Maratta was a pupil of Andrea Sacchi, who guided him in a formative study of Raphael, Carracci, and the antiquities. When he was barely eleven years old, Maratta moved to Rome where he would spend the rest of his life as an undisputed master. By the mid-century, in fact, he was already an authoritative voice in the protean Roman context, sought out by public and private clients and participating in the most important artistic endeavors such as the decoration of the Gallery of Alexander VII in the Papal Palace of the Quirinal Palace. Created in 1657 under the direction of Pietro da Cortona, this gallery featured episodes from the Old and New Testaments and was one of the most important commissions of that era.
At the end of the 1660s, with the deaths of his master Andrea Sacchi (1661) and Pietro da Cortona (1669), Maratta became the undisputed authority on the Roman painting scene. Head of an active and flourishing workshop, he was elected prince of the Academy of St. Luke in 1664, a position that was conferred to him again in 1669. This title, by the express will of the Pope, became perpetual in 1706, thus sanctioning Maratta’s unrivaled prestige.
Maratta created an impressive series of altarpieces, frescoes and paintings of sacred, mythological, and allegorical subjects for seven popes and their families (Chigi, Rospigliosi, Altieri, Odescalchi, Ottoboni, Pignatelli, Albani). In 1704, Maratta was honored by Pope Clement XI, “the sixth pontiff with whom Carlo interacted with personally” (L. Pascoli), with the Cross of Knight of Christ. In addition to this recognition, bestowed during a lavish ceremony at the Capitol, Maratta received an annual pension of three hundred “scudi” coins.
In the last thirty years of his career, in addition to the cartoons for the mosaics of the dome of The Presentation in Saint Peter’s, Maratta designed various pieces of furniture for the mansions of his wealthy patrons, such as the bankers Montioni and Pallavicini. He also provided designs for numerous engravings, a powerful way to disseminate his art, and worked as a restorer.

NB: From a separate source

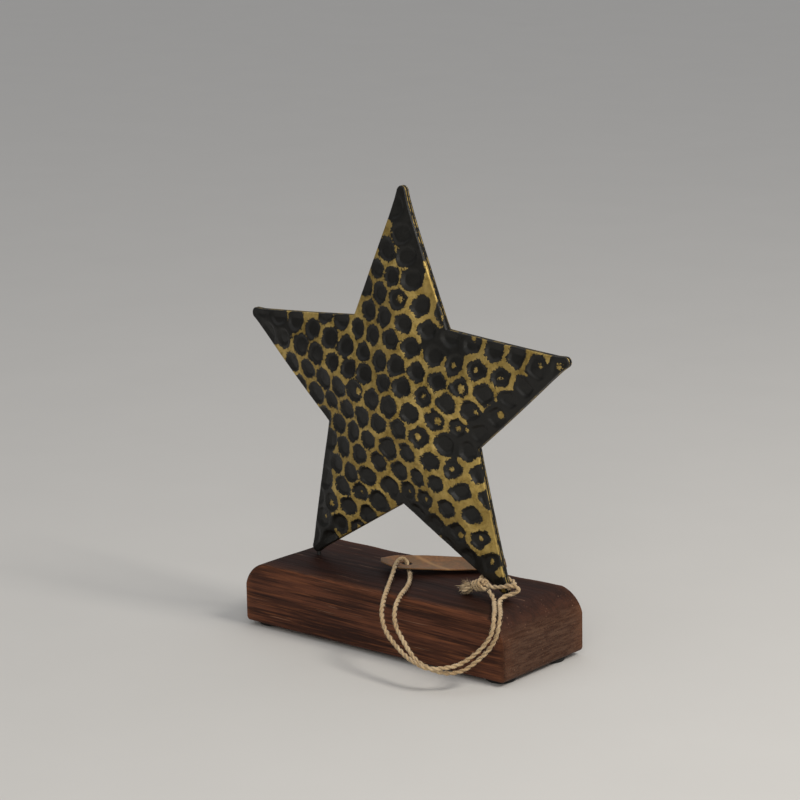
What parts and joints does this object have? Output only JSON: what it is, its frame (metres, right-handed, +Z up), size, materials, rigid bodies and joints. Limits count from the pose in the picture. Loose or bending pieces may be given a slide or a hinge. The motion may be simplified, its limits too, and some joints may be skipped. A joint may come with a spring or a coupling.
{
  "type": "star trophy",
  "caption": "Honeycomb-textured hollow metal star on a dark wooden block, with a paper tag on a loop of jute string tied round one leg.",
  "frame": {"origin": "middle of the resting face: bottom centre of the block's pads, on the surface that it stands on", "axes": "+Z up, +X along the block's length, towards the leg with the string, -Y towards the front"},
  "size_m": [0.1784, 0.0939, 0.202],
  "materials": {
    "stained_wood": "dark walnut stain under worn satin wax",
    "pad_rubber": "matte",
    "patinated_iron": "black enamel in the hollows, dry-brushed antique gold on the raised ridges",
    "pin_steel": "drawn wire",
    "kraft_card": "matte kraft",
    "jute": "two-ply natural jute, hairy"
  },
  "bodies": {
    "root": {"wood_block": "stained_wood", "pad_front_left": "pad_rubber", "pad_front_right": "pad_rubber", "pad_rear_left": "pad_rubber", "pad_rear_right": "pad_rubber", "star_front_shell": "patinated_iron", "star_back_shell": "patinated_iron", "left_leg_pin": "pin_steel", "right_leg_pin": "pin_steel", "paper_tag": "kraft_card", "twine_loop": "jute", "twine_leg_wrap": "jute", "twine_knot": "jute", "twine_frayed_ends": "jute"}
  },
  "joints": []
}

Between the late 17th and early 18th Centuries, he was commissioned to work on some of the masterpieces of Italian painting, such as the frescoes of Raphael in the Villa Farnesina and the Raphael Rooms of the Apostolic Palace.
As a great painter and avid collector of artwork – Maratta’s death on December 15, 1713 revealed his greatest artistic possessions. In the inventory of his home were cited paintings of the greatest artists such as Raphael, Correggio, Titian, Annibale Carracci, Domenichino, Rubens, Pietro da Cortona, Poussin.

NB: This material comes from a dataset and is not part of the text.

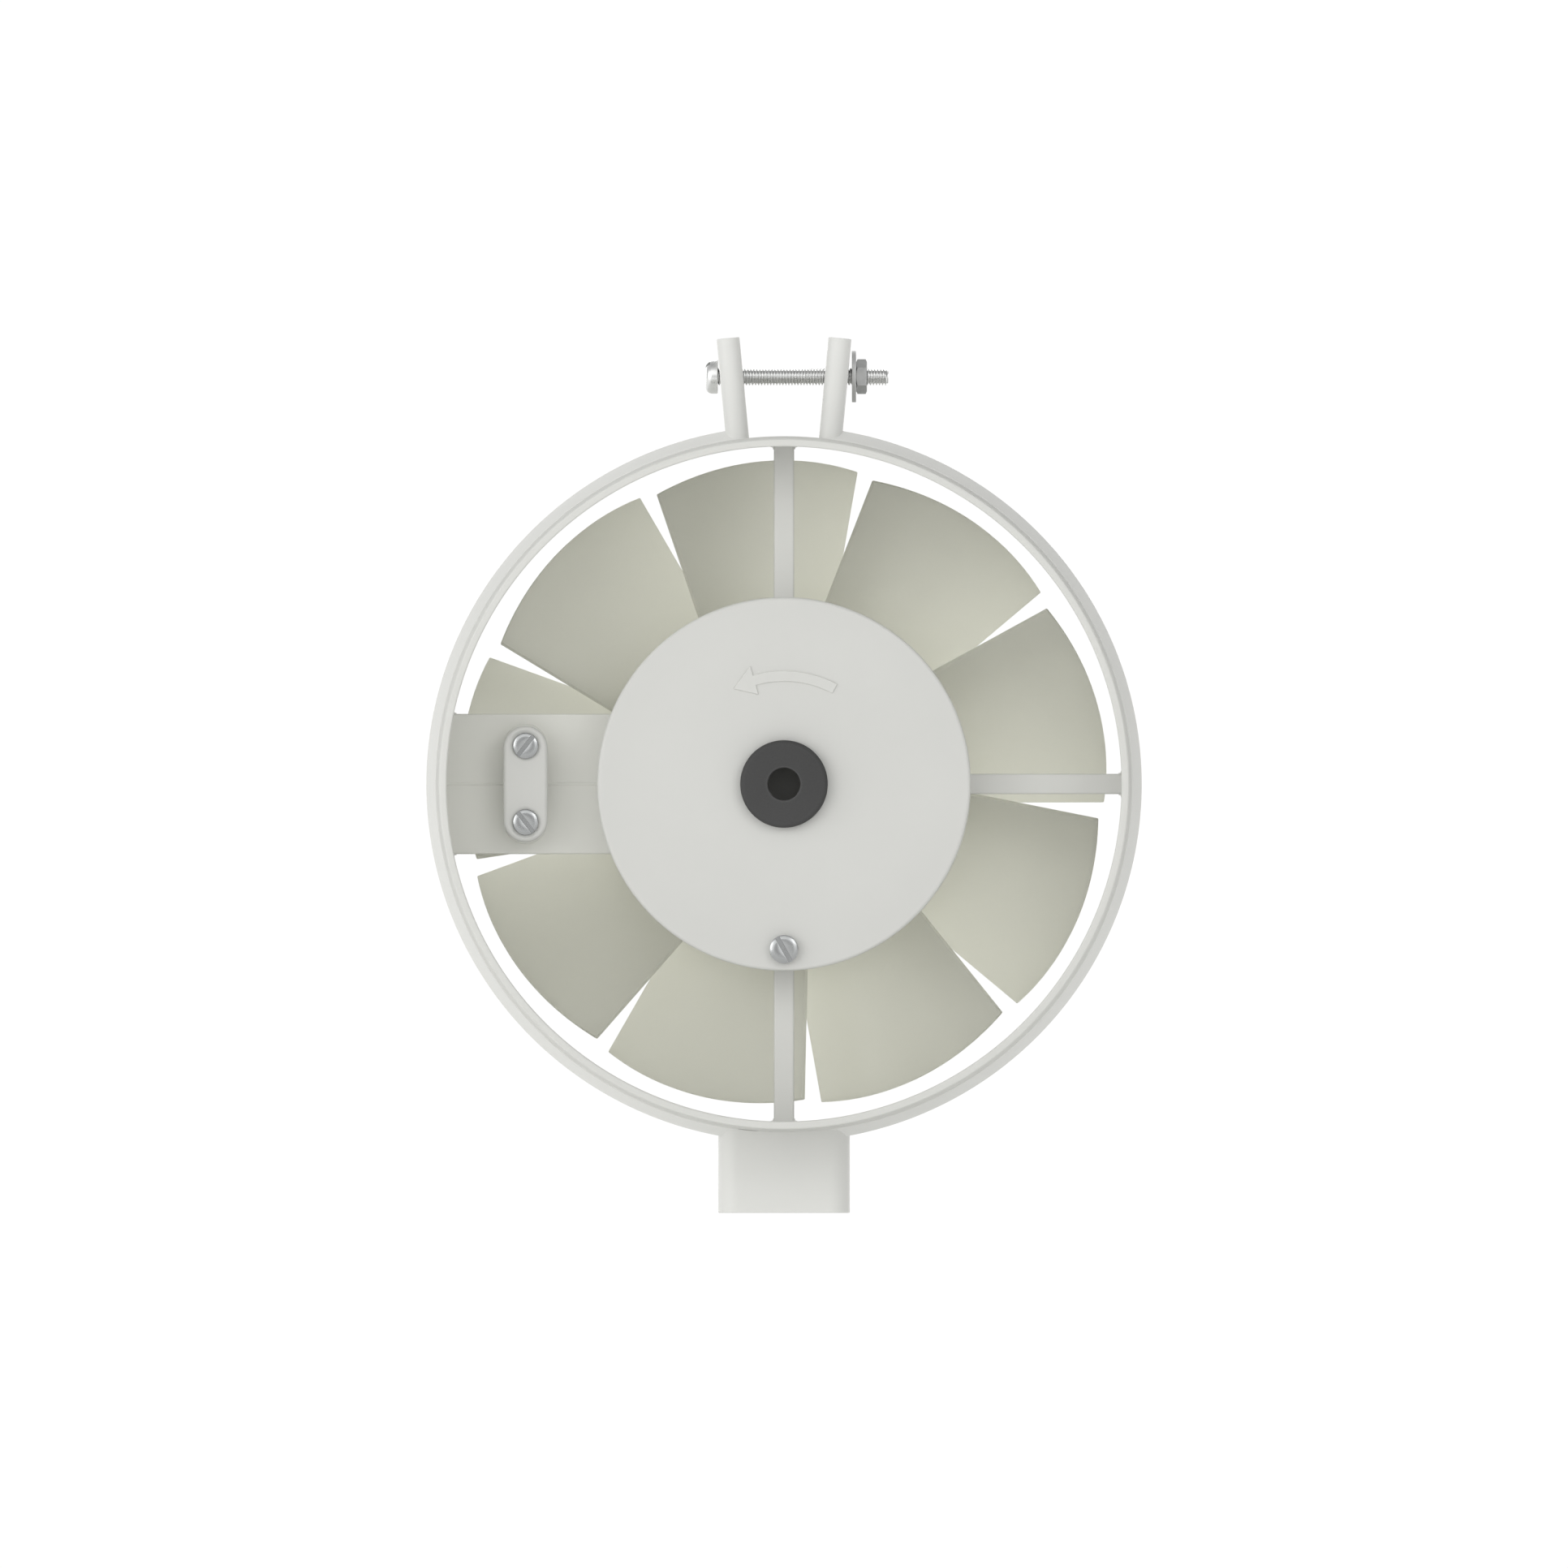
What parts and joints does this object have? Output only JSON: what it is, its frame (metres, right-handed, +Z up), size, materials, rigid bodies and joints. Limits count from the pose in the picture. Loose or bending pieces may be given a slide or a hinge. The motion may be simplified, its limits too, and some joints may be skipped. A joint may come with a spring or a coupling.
{
  "type": "in-line axial duct fan",
  "caption": "In-line axial duct fan: motor housing on three spokes and a cable arm inside a round tube, bladed impeller behind it, held in a bolted clamp ring with a foot.",
  "frame": {"origin": "middle of the foot's bottom face", "axes": "+Z up from the foot to the clamp bolt; +Y along the air path from the motor cover to the impeller; +X towards the nut of the clamp bolt"},
  "size_m": [0.1658, 0.11, 0.203],
  "materials": {
    "housing_plastic": "fine satin moulding",
    "bracket_plastic": "satin moulding",
    "impeller_plastic": "satin moulding, warm grey",
    "grommet_rubber": "matt black",
    "bolt_steel": "bright zinc plate",
    "nut_steel": "dull zinc plate",
    "screw_steel": "bright zinc plate",
    "lamination_steel": "stacked sheet edges",
    "shaft_steel": "ground",
    "bracket_zinc": "as cast",
    "end_ring_metal": "die cast",
    "copper": "enamelled wire",
    "brass": "turned",
    "bush_bronze": "sintered",
    "nylon": "natural",
    "cap_plastic": "black moulding",
    "live_sleeve": "brown insulation",
    "neutral_sleeve": "blue insulation",
    "seal_felt": "grey felt"
  },
  "bodies": {
    "bracket": {"clamp_collar": "bracket_plastic", "clamp_bolt": "bolt_steel"},
    "fan": {"fan_housing": "housing_plastic", "motor_cover": "housing_plastic", "cover_gasket": "grommet_rubber", "cable_grommet": "grommet_rubber", "cover_screw": "screw_steel", "cable_clamp": "housing_plastic", "cable_clamp_screws": "screw_steel", "stator_core": "lamination_steel", "coil_bobbin": "nylon", "coil_winding": "copper", "shading_rings": "copper", "thermal_fuse": "nylon", "front_bearing_bracket": "bracket_zinc", "rear_bearing_bracket": "bracket_zinc", "bearing_bushes": "bush_bronze", "bush_retainers": "screw_steel", "bearing_cap": "cap_plastic", "motor_screws": "screw_steel", "brass_inserts": "brass", "motor_isolators": "grommet_rubber", "shaft_seal": "seal_felt", "terminal_block": "nylon", "terminal_barrels": "brass", "terminal_screws": "screw_steel", "terminal_block_screws": "screw_steel", "live_lead": "live_sleeve", "neutral_lead": "neutral_sleeve"},
    "rotor": {"rotor_core": "lamination_steel", "rotor_end_rings": "end_ring_metal", "motor_shaft": "shaft_steel", "thrust_washers": "nylon", "impeller": "impeller_plastic", "drive_pin": "shaft_steel", "impeller_washer": "screw_steel", "impeller_nut": "screw_steel"},
    "washer": {"clamp_washer": "nut_steel"},
    "nut": {"clamp_nut": "nut_steel"}
  },
  "joints": [
    {"name": "fan_turn", "type": "hinge", "parent": "bracket", "child": "fan", "pos_m": [0, 0, 0.0994], "axis": [0, -1, 0], "continuous": true},
    {"name": "impeller_spin", "type": "hinge", "parent": "fan", "child": "rotor", "pos_m": [0, 0, 0.0994], "axis": [0, -1, 0], "continuous": true},
    {"name": "washer_slide", "type": "slide", "parent": "bracket", "child": "washer", "axis": [1, 0, 0], "range_m": [0, 0.0048]},
    {"name": "nut_turn", "type": "hinge", "parent": "washer", "child": "nut", "pos_m": [0.0166, 0, 0.1938], "axis": [1, 0, 0], "range_deg": [0, 2520]}
  ],
  "couplings": [
    {"joint": "nut_turn", "follows": "washer_slide", "rad_per_m": 8976}
  ]
}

At his lavish funeral, “in addition to most of the people, both Romans and strangers, also arrived many ladies and princesses, princes and prelates, and the grandchildren of His Holiness. All united to the Academicians of St. Luke, they made a show so grandiose that a more elegant one could not have been organized for any other worthy person” (F. Baldinucci).
Between 1686 -1688, Maratta, created the cartoons for the lunettes of the vestibule of the Chapel of the Presentation of the Virgin, whose translation into mosaic was made by Fabio Cristofani before his death in 1689. The six large tempera that are currently on display in the Loggia of Blessings feature Judith and Holofernes, Jael and Sisera, Moses and Elijah, Miriam and Joshua.
In harmony with the iconographic program of the dome, centered on the theme of Mary and the salvific mediation made by image of the Virgin church, the mosaics in the lunettes depict characters from the Old Testament who prefigured Mary, as signs of the divine assistance of God against the enemies of Israel.